7 Kitchen Hacks and Simple Solutions
Cooking hacks and simple solutions are amazing because they make our lives easier, save time, and minimize effort. Today I’d like to share with you some kitchen tips, including an easy way to skin an eggplant, idea of how to remove the seeds from the cucumbers fast, solution for slicing and dicing dried fruits, and more. I hope, these simple ideas and tips will make your time in the kitchen a little bit more pleasant!
Tip 1. Cucumber prep multitasker
Removing the seeds from cucumbers is a vital step toward avoiding soggy salads. Instead of dirtying a spoon, use the curved blade of the swivel-style peeler that you just used to peel the cucumber. After halving the cucumber lengthwise, use the tip of the blade to gently scrape out the seeds.
Tip 2. How to skin an eggplant
Removing the charred skin from a roasted eggplant can be frustrating and time-consuming. You can use plastic wrap to make quick work of this job.
1. After roasting the eggplant over a direct flame or under a broiler until completely soft, let it cool to room temperature, then wrap it in two layers of plastic wrap. Cut off the top inch of the eggplant at the stem end.
2. Holding the plastic wrap as you would a tube of toothpaste, squeeze out the eggplant flesh, leaving the skin attached to the inside of the plastic wrap.
Tip 3. Ripening rock-hard fruit
Climacteric fruits (including apples, apricots, avocados, bananas, mangos, nectarines, peaches, pears, plums, and tomatoes) ripen off the plant once their ethylene—a colorless, odorless gas—content reaches a certain level. Hasten ripening by storing unripe fruit in a brown paper bag with ripe fruit that is already producing copious amounts of ethylene, such as bananas.

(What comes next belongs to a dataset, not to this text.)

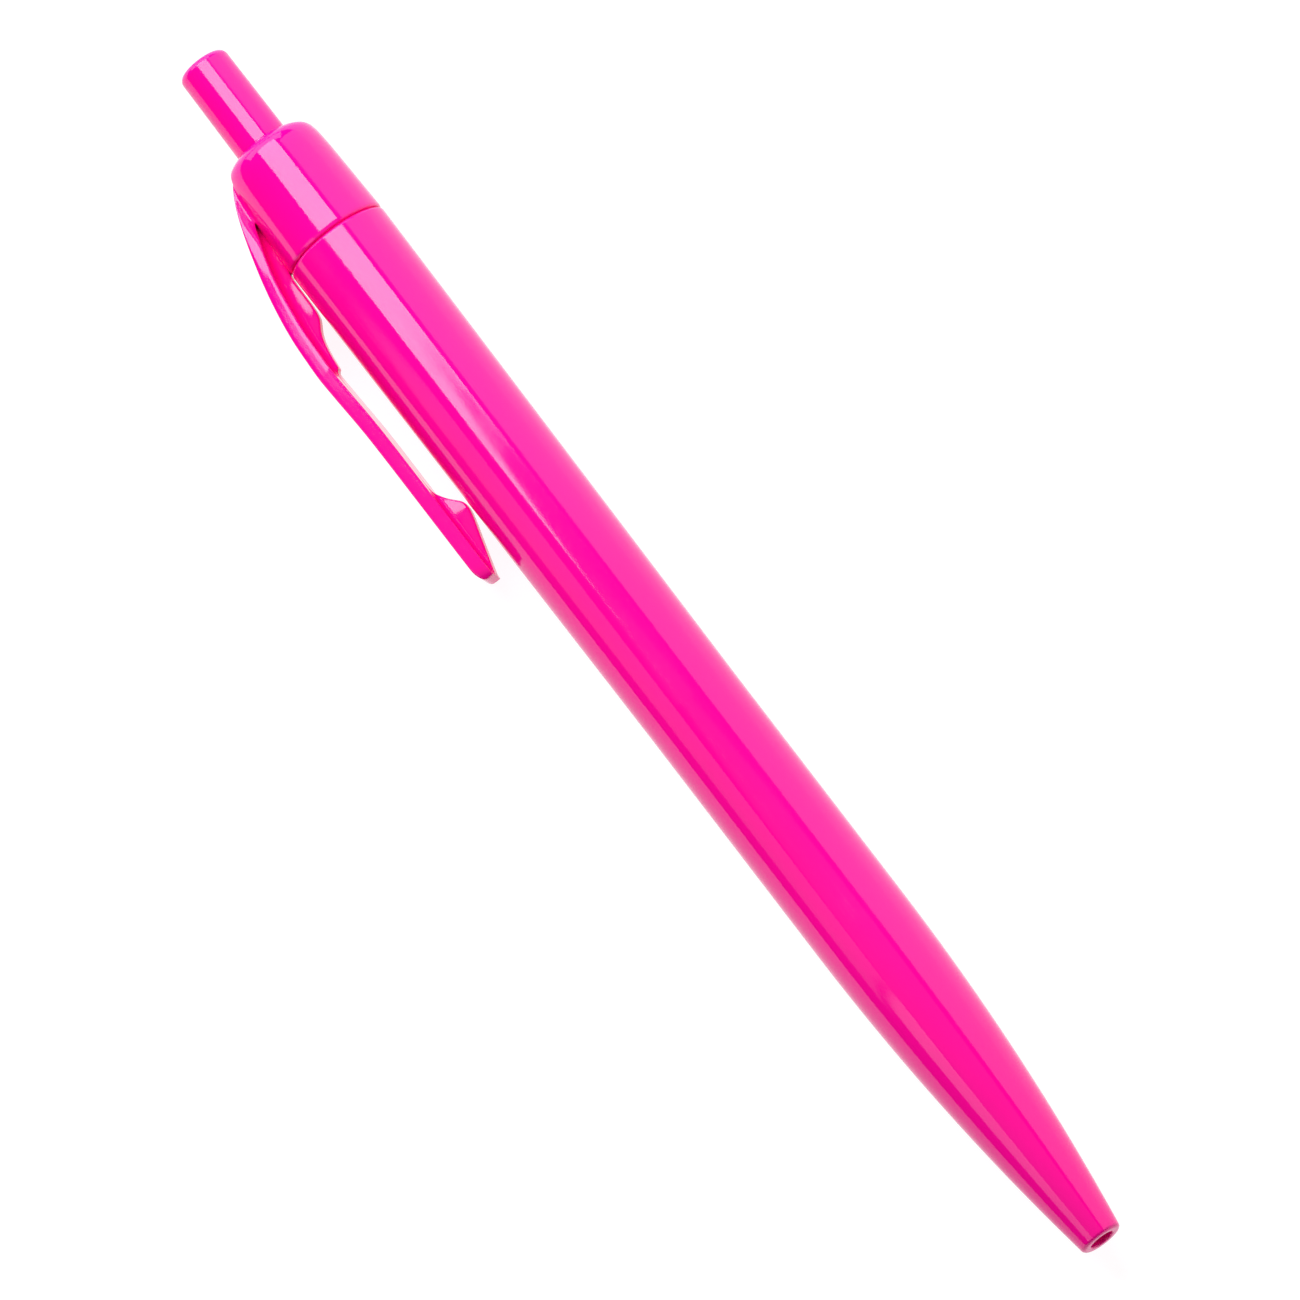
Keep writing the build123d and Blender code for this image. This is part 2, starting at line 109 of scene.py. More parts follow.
def on_axis(x, y, z):
    """Points in the frame from pen measures in mm: x from the button's end, y and z from the axis."""
    return AXIS + np.stack(np.broadcast_arrays(x, y, z), -1) * MM


def rounded_line(corners, step=1.0, turn=math.radians(9)):
    """A half-section from (x, r, fillet) corners. Each corner is replaced by the arc of that radius that
    touches both of its runs: the arc starts fillet * tan(half the turn) before the corner, and its points
    are centre + fillet * (cos, sin). Straight runs get a point about every step, and one close to each end,
    so that the shading stays flat right up to the arcs."""
    shortest_run = 4 * step / 10
    close_to_end = 0.06
    points = []
    last = len(corners) - 1
    for i, (x, r, fillet) in enumerate(corners):
        here = np.array([x, r])
        if fillet == 0 or i in (0, last):
            points.append(here[None])
            continue
        back = np.array(corners[i - 1][:2]) - here
        on = np.array(corners[i + 1][:2]) - here
        back /= np.linalg.norm(back)
        on /= np.linalg.norm(on)
        half = math.acos(np.clip(back @ on, -1, 1)) / 2
        reach = fillet / math.tan(half)
        bisector = (back + on) / np.linalg.norm(back + on)
        centre = here + bisector * fillet / math.sin(half)
        start = here + back * reach - centre
        sweep = math.pi - 2 * half
        side = np.sign(back[0] * on[1] - back[1] * on[0])
        angle = -side * np.linspace(0, sweep, max(3, int(sweep / turn) + 2))
        cos, sin = np.cos(angle), np.sin(angle)
        turned_x = start[0] * cos - start[1] * sin
        turned_r = start[0] * sin + start[1] * cos
        points.append(centre + np.stack([turned_x, turned_r], 1))
    whole = np.concatenate(points)
    filled = [whole[:1]]
    for a, b in zip(whole[:-1], whole[1:]):
        length = np.linalg.norm(b - a)
        if length > shortest_run:
            inside = np.linspace(0, 1, max(2, int(length / step) + 1))[1:-1]
            near = close_to_end / length
            places = np.unique(np.concatenate([[near], inside, [1 - near]]))
            filled.append(a + (b - a) * places[:, None])
        filled.append(b[None])
    return np.concatenate(filled)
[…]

Tip 4. Slicing and dicing dried fruit
Using a regular knife to cut dried fruit can leave a sticky residue on the blade, making it hard to cut the fruit evenly. You can improve this process by spraying a thin film of vegetable oil spray onto the blade of the knife just before you begin chopping. For a less oily solution, try a pair of kitchen shears dipped in hot water. Simply shake off any excess water before cutting the fruit.
Tip 5. A sweet solution to brown fruit
Most people toss cut apples and other fruits prone to browning in lemon juice. Here’s another way to keep fruit fresh: toss it in honey water. We diluted 2 tablespoons of honey with 1 cup of water, added one apple cut into slices, and left it to soak. Unlike untreated apple slices, which began to brown after a few minutes, the soaked slices were bright for more than 24 hours. Even better: the fruit needed only a 30-second dunk in the same solution to inhibit browning for a solid 8 hours. (incidentally, honey seems to work just as well at stopping browning in vegetables such as potatoes.)
Tip 6. Avoiding soggy fruit
Fresh-cut fruit, especially watermelon, can exude a lot of juice. Left in a bowl, the fruit at the bottom inevitably turns mushy. You can avoid this problem by storing chopped fruit in a salad spinner, where the juice can drain from the spinner’s basket into the surrounding bowl. (a strainer set in a bowl also works well.)
Tip 7. Juicing fruits for jam
When making jams and jellies from fresh summer fruits such as grapes, cherries, and plums, it’s usually necessary to juice some of the fruit. Make quick work of juicing by fitting your food processor with the short plastic dough blade. It breaks down the fruit without nicking the seeds or pits, which, when cut, release bitter flavors into fruit.